■ TASK STATEMENT: Include in the output the line containing "Break this object" and each subsequent line of the records, through the end, transcribed exactly. Add nothing else.

[Some records]
════════════════════
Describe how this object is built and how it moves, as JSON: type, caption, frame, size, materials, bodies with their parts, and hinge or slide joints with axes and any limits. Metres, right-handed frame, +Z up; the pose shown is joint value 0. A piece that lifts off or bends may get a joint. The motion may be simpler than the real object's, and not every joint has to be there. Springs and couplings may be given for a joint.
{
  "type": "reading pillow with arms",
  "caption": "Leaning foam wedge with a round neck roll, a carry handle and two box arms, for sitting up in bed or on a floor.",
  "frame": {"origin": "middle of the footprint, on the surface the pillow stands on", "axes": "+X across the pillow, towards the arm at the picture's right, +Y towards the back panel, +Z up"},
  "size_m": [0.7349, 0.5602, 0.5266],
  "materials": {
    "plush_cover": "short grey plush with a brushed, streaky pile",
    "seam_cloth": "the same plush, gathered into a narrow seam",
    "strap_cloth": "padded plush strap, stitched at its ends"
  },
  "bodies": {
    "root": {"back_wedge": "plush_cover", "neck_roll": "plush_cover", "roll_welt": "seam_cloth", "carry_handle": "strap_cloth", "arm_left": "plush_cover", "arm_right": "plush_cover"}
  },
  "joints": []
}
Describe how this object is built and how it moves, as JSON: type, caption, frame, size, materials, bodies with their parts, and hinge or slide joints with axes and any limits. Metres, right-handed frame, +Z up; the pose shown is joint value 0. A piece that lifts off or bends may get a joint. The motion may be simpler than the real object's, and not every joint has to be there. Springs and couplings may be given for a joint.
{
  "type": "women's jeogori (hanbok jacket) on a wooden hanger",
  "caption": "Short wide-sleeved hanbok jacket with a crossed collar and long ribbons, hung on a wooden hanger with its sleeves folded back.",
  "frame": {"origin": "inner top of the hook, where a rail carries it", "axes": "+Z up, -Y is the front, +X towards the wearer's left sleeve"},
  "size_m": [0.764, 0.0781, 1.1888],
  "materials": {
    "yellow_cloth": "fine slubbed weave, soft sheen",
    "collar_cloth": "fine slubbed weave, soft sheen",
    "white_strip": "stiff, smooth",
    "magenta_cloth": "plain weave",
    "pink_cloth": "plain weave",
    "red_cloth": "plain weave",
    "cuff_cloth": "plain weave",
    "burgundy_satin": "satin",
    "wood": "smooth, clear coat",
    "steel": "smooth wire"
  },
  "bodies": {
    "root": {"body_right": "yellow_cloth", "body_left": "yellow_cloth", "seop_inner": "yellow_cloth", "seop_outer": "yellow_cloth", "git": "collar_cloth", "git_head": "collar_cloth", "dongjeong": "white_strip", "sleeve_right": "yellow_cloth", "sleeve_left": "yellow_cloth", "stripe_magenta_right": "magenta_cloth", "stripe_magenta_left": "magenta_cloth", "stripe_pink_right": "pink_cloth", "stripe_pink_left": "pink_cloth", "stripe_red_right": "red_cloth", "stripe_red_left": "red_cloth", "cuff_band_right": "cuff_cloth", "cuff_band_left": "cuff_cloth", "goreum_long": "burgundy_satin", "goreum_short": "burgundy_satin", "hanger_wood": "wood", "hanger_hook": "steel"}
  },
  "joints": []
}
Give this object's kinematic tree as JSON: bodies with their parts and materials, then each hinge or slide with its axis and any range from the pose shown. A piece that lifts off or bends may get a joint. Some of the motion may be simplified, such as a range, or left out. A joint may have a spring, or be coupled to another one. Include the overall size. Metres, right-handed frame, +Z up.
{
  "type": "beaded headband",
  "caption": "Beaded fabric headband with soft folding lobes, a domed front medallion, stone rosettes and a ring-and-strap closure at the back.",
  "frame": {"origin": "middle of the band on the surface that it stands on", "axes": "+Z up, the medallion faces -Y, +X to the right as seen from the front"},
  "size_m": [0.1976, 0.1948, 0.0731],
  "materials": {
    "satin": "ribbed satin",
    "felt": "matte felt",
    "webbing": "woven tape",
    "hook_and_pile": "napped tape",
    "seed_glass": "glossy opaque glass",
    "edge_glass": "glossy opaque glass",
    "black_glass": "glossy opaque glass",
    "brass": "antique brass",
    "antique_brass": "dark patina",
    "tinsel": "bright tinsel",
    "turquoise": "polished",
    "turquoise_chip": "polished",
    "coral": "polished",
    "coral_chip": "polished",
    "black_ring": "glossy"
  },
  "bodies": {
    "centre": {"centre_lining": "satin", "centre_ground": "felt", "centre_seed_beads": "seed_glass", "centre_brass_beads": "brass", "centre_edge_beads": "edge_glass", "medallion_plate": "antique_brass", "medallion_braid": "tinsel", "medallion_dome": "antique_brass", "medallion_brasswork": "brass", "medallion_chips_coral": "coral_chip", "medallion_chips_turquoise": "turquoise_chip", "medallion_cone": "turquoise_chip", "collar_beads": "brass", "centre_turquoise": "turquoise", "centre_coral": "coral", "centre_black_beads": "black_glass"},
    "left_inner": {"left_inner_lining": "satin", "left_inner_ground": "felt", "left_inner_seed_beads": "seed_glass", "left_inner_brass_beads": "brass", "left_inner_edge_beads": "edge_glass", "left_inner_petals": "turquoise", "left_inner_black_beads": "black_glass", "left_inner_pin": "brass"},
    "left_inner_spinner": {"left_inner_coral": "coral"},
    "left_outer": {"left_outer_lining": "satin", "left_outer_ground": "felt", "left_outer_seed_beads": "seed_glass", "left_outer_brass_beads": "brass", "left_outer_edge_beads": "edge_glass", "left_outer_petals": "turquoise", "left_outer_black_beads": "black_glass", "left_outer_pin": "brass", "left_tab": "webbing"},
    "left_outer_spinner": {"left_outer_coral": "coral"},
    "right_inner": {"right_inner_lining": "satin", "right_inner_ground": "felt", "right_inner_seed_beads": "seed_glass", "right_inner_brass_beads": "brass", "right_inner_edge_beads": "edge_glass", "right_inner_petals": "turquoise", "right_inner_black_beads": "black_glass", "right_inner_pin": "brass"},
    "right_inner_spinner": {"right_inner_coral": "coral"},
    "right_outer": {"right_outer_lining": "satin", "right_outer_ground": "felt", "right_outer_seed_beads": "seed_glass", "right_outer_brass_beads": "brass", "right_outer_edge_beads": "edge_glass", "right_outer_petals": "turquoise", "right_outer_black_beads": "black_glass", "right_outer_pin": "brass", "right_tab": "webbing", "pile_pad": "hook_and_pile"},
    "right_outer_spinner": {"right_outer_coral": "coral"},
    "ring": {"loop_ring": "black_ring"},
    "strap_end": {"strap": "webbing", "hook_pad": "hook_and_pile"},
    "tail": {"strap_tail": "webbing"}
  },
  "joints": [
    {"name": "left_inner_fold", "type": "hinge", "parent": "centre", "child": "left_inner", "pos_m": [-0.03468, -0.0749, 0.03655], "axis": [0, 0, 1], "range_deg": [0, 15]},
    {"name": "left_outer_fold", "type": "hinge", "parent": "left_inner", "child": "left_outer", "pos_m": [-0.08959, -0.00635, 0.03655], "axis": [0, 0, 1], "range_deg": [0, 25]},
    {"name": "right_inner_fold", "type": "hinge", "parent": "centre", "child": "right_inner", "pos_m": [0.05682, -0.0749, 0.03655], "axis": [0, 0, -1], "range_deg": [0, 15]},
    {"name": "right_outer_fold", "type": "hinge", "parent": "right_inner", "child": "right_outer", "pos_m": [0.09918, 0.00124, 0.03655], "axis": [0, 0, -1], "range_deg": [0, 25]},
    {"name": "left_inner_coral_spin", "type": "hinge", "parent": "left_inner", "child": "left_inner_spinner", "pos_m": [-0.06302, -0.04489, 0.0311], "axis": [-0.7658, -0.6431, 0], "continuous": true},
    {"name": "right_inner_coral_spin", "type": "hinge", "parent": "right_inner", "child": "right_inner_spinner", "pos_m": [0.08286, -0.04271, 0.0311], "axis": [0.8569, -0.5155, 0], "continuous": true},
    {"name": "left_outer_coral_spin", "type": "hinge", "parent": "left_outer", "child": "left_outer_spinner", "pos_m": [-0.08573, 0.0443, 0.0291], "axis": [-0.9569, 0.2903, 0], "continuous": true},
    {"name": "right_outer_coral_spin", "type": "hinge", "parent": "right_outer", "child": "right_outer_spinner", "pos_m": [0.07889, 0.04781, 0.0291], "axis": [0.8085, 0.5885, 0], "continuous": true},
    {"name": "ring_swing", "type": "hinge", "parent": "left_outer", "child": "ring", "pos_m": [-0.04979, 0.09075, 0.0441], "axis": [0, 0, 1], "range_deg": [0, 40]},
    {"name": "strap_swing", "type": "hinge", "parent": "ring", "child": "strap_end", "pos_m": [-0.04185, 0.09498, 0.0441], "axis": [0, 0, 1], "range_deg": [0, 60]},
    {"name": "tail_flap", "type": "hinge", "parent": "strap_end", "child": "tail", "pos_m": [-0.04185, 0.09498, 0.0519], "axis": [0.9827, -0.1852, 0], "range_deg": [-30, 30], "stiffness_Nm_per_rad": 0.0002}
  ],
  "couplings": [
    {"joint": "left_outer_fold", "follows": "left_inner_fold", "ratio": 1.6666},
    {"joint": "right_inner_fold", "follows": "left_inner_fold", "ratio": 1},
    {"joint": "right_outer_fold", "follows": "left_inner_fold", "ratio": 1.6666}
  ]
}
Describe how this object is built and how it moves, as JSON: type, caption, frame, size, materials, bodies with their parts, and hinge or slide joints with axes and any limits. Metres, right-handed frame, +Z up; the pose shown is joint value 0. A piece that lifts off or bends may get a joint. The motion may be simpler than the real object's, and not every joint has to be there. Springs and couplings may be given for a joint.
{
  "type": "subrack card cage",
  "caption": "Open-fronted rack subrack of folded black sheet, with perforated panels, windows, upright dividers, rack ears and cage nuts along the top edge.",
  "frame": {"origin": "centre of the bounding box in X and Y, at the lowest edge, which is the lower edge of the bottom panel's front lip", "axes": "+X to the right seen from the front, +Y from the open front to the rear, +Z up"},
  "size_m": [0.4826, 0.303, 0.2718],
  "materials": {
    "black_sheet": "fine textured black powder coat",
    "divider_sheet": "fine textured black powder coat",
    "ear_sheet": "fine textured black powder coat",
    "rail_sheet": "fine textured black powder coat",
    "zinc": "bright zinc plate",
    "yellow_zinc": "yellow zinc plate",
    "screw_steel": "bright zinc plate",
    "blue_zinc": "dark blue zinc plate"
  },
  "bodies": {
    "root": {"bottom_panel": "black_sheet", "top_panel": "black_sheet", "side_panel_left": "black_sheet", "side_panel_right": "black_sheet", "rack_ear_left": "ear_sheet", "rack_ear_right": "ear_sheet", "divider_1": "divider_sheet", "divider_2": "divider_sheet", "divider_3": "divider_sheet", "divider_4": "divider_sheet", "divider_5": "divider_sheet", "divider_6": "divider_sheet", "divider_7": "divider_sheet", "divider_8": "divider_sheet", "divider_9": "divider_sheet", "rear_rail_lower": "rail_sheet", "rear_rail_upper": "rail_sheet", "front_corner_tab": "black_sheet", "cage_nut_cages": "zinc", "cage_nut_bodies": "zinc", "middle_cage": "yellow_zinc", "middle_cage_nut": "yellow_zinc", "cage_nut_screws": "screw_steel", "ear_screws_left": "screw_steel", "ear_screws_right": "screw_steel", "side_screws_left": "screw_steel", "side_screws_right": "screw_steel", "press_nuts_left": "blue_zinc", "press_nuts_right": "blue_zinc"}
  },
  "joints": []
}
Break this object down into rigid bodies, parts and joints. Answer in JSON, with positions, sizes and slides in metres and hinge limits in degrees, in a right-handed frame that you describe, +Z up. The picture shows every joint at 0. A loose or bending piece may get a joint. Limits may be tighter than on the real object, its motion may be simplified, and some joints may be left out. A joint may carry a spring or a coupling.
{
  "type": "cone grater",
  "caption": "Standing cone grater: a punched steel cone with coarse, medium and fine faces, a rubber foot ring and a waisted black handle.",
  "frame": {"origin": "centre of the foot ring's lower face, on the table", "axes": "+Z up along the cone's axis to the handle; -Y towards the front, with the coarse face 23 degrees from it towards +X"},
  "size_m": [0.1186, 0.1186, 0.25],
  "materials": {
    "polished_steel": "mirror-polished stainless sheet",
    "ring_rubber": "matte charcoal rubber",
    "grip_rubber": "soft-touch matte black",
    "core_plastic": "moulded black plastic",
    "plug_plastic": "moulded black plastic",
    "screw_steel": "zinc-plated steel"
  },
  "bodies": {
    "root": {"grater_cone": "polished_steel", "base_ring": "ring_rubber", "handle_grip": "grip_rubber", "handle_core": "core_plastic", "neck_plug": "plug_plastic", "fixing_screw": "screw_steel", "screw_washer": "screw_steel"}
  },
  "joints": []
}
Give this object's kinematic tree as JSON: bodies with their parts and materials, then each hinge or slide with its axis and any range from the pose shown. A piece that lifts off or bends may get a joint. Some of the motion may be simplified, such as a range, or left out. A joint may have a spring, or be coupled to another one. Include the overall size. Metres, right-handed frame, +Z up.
════════════════════
■ THE REPLY:
Break this object down into rigid bodies, parts and joints. Answer in JSON, with positions, sizes and slides in metres and hinge limits in degrees, in a right-handed frame that you describe, +Z up. The picture shows every joint at 0. A loose or bending piece may get a joint. Limits may be tighter than on the real object, its motion may be simplified, and some joints may be left out. A joint may carry a spring or a coupling.
{
  "type": "cone grater",
  "caption": "Standing cone grater: a punched steel cone with coarse, medium and fine faces, a rubber foot ring and a waisted black handle.",
  "frame": {"origin": "centre of the foot ring's lower face, on the table", "axes": "+Z up along the cone's axis to the handle; -Y towards the front, with the coarse face 23 degrees from it towards +X"},
  "size_m": [0.1186, 0.1186, 0.25],
  "materials": {
    "polished_steel": "mirror-polished stainless sheet",
    "ring_rubber": "matte charcoal rubber",
    "grip_rubber": "soft-touch matte black",
    "core_plastic": "moulded black plastic",
    "plug_plastic": "moulded black plastic",
    "screw_steel": "zinc-plated steel"
  },
  "bodies": {
    "root": {"grater_cone": "polished_steel", "base_ring": "ring_rubber", "handle_grip": "grip_rubber", "handle_core": "core_plastic", "neck_plug": "plug_plastic", "fixing_screw": "screw_steel", "screw_washer": "screw_steel"}
  },
  "joints": []
}
Give this object's kinematic tree as JSON: bodies with their parts and materials, then each hinge or slide with its axis and any range from the pose shown. A piece that lifts off or bends may get a joint. Some of the motion may be simplified, such as a range, or left out. A joint may have a spring, or be coupled to another one. Include the overall size. Metres, right-handed frame, +Z up.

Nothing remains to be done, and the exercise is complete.